Read in sequence, Elves and Heroes presents a compact survey of two interwoven strands of northern tradition: encounters with beings outside ordinary law and the conduct of those who face tests in war and journey. Without direct analysis, the poems relay practices, phrases, and scenes that preserved meaning in oral culture, from charms and taboos to oaths and welcomes. The volume’s overall message emphasizes continuity: the land and sea sustain both mystery and duty, and stories pass between generations to guide behavior under uncertainty. The book functions as a curated path through that material, concise in utterance and scope.

Historical Context

Table of Contents

Elves and Heroes (1909) is set in a mythicized Scotland whose geography is recognizably Highland and Insular: the glens and bens of the mainland north, the Hebrides and Inner Isles, and the Norse-influenced archipelagos of Orkney and Shetland.

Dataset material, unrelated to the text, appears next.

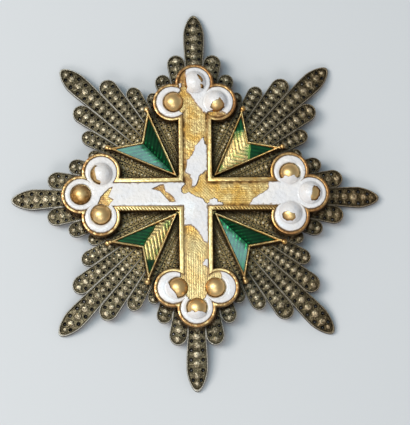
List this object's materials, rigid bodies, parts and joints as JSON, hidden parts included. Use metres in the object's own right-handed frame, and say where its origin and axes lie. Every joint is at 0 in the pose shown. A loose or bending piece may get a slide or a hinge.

Time in the book ranges from the deep past—echoing Iron Age brochs and Pictish shadowlands—through the medieval era of sea-kings and clan lordships. Although timeless in mood, its publication in Edwardian Scotland situates it amid rapid industrial change and cultural anxiety. The poems map legendary cycles onto real coasts and straths, allowing historical memories—raids, risings, and clearances—to permeate a landscape where elves and heroes are emblems of older communal orders and martial virtues.

From the late 8th century, Norse seafarers raided and settled Scotland’s northern and western seaboards. The Earldom of Orkney arose in the late 9th century under Norwegian suzerainty, memorialized in the Orkneyinga Saga, while Magnus Barefoot’s 1098 campaign secured the Hebrides and Kintyre for Norway. The Treaty of Perth (1266) ceded the Hebrides and Isle of Man to Scotland under Alexander III; Orkney and Shetland passed to Scotland in 1468–69 as security for Margaret of Denmark’s dowry. Mackenzie’s poems repeatedly invoke sea-roads, skerries, and fate-haunted voyages that mirror this Norse-Scottish maritime frontier. The book’s heroic ethos and supernatural agencies recall saga traditions adapted to Gaelic shorelines and Scottish place-names.